# 15.7. The Set data structure¶

A data structure is a container for grouping a collection of data into a single object. We have seen some examples already, including strings, which are collections of characters, and vectors which are collections of any type.

An ordered set is a collection of items with two defining properties:

Ordering:

The elements of the set have indices associated with them. We can use these indices to identify elements of the set.

Uniqueness:

No element appears in the set more than once. If you try to add an element to a set, and it already exists, there is no effect.

In addition, our implementation of an ordered set will have the following property:

Arbitrary size:

As we add elements to the set, it expands to make room for new elements.

Both strings and vectors have an ordering; every element has an index we can use to identify it. None of the data structures we have seen so far have the properties of uniqueness or arbitrary size.

To achieve uniqueness, we have to write an add function that searches the set to see if it already exists. To make the set expand as elements are added, we can take advantage of the resize function on vectors.

Here is the beginning of a class definition for a Set.

class Set {
private:
vector<string> elements;
int numElements;

public:
Set (int n);

int getNumElements () const;
string getElement (int i) const;
int find (const string& s) const;
};

Set::Set (int n)
{
vector<string> temp (n);
elements = temp;
numElements = 0;
}


The instance variables are a vector of strings and an integer that keeps track of how many elements there are in the set. Keep in mind that the number of elements in the set, numElements, is not the same thing as the size of the vector. Usually it will be smaller.

The Set constructor takes a single parameter, which is the initial size of the vector. The initial number of elements is always zero.

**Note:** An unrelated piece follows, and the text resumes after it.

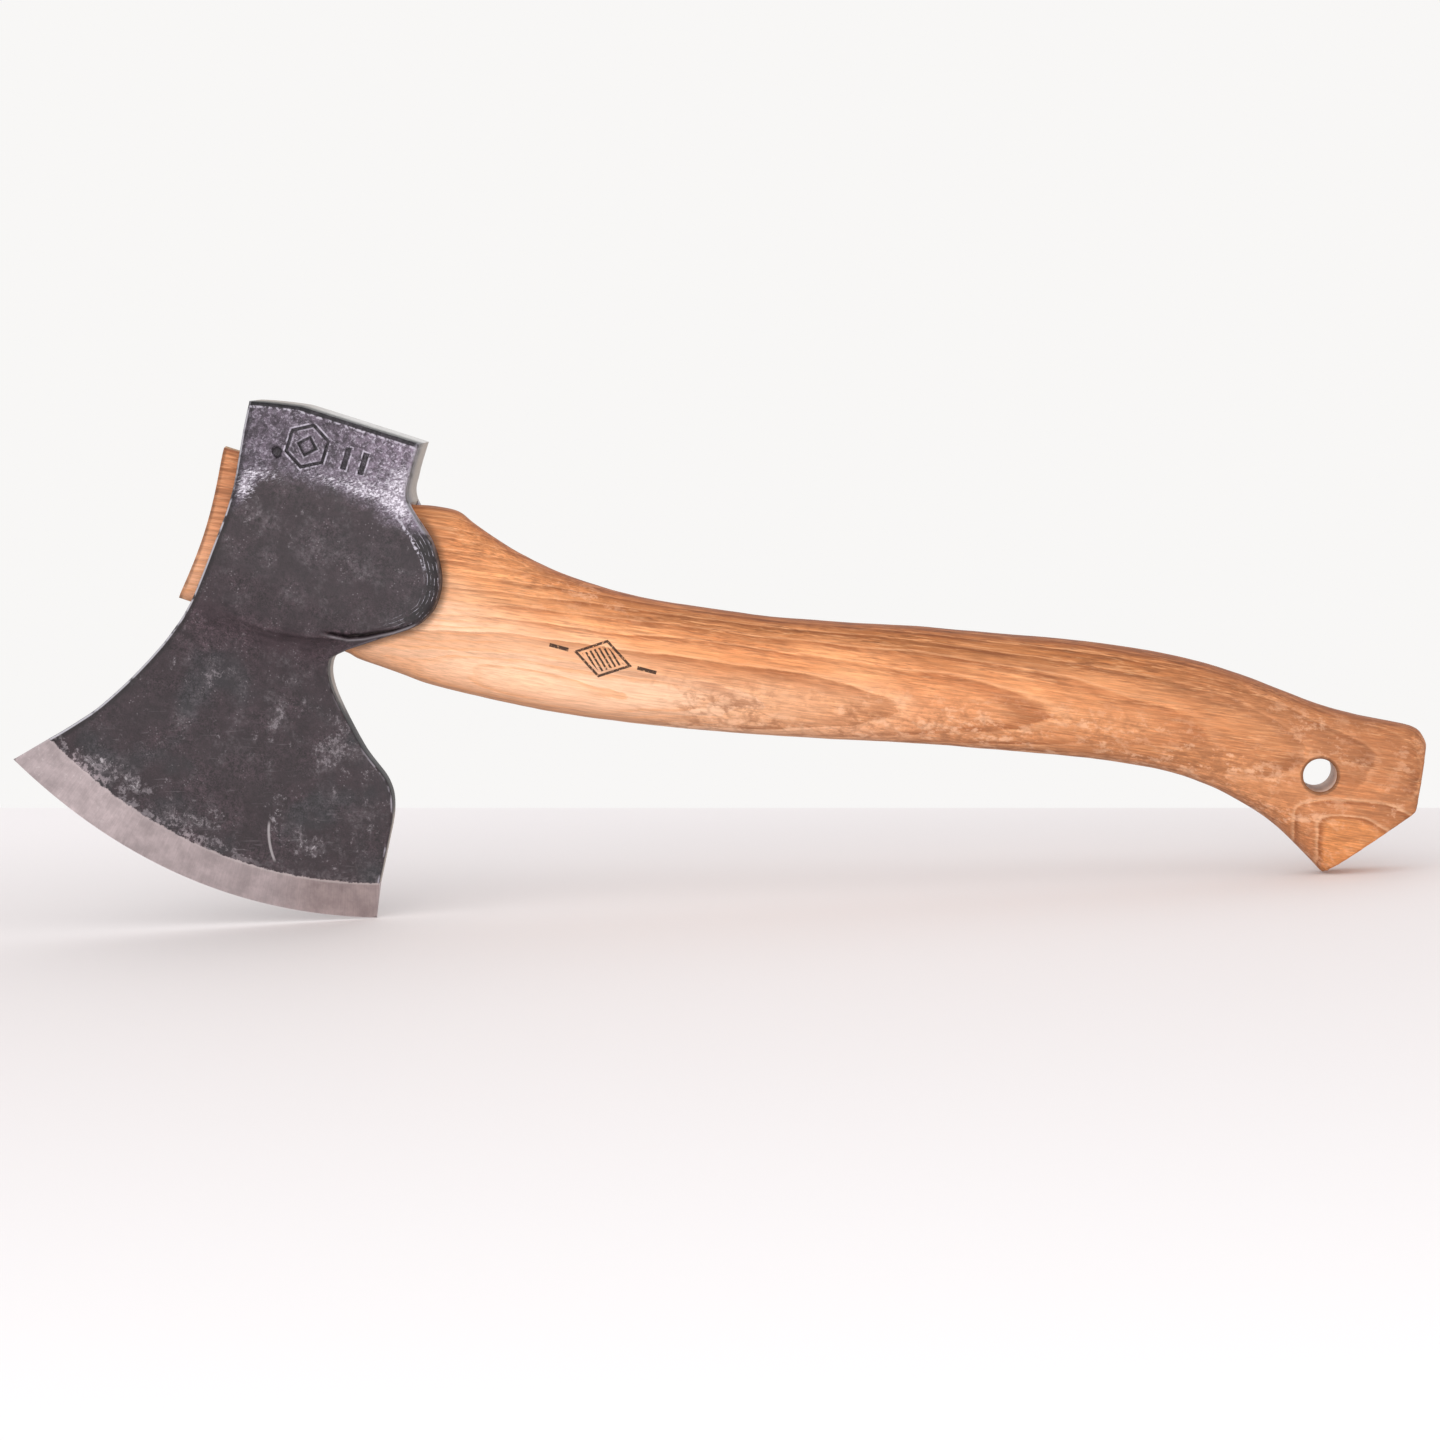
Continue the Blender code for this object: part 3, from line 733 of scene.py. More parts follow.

getNumElements and getElement are accessor functions for the instance variables, which are private. numElements is a read-only variable, so we provide a get function but not a set function.

int Set::getNumElements () const
{
return numElements;
}


Why do we have to prevent client programs from changing getNumElements? What are the invariants for this type, and how could a client program break an invariant. As we look at the rest of the Set member function, see if you can convince yourself that they all maintain the invariants.

When we use the [] operator to access the vector, it checks to make sure the index is greater than or equal to zero and less than the length of the vector. To access the elements of a set, though, we need to check a stronger condition. The index has to be less than the number of elements, which might be smaller than the length of the vector.

string Set::getElement (int i) const
{
if (i < numElements) {
return elements[i];
} else {
cout << "Set index out of range." << endl;
exit (1);
}
}


If getElement gets an index that is out of range, it prints an error message (not the most useful message, I admit), and exits.

The interesting functions are find and add. By now, the pattern for traversing and searching should be old hat:

int Set::find (const string& s) const
{
for (int i=0; i<numElements; i++) {
if (elements[i] == s) return i;
}
return -1;
}


So that leaves us with add. Often the return type for something like add would be void, but in this case it might be useful to make it return the index of the element.

int Set::add (const string& s)
{
// if the element is already in the set, return its index
int index = find (s);
if (index != -1) return index;

// if the vector is full, double its size
if (numElements == elements.length()) {
elements.resize (elements.length() * 2);
}

// add the new elements and return its index
index = numElements;
elements[index] = s;
numElements++;
return index;
}


The tricky thing here is that numElements is used in two ways. It is the number of elements in the set, of course, but it is also the index of the next element to be added.

It takes a minute to convince yourself that that works, but consider this: when the number of elements is zero, the index of the next element is 0. When the number of elements is equal to the length of the vector, that means that the vector is full, and we have to allocate more space (using resize) before we can add the new element.

Here is a state diagram showing a Set object that initially contains space for 2 elements.

Now we can use the Set class to keep track of the cities we find in the file. In main we create the Set with an initial size of 2:

Set cities (2);


Then in processLine we add both cities to the Set and store the index that gets returned.

int index1 = cities.add (city1);

I modified processLine to take the cities object as a second parameter.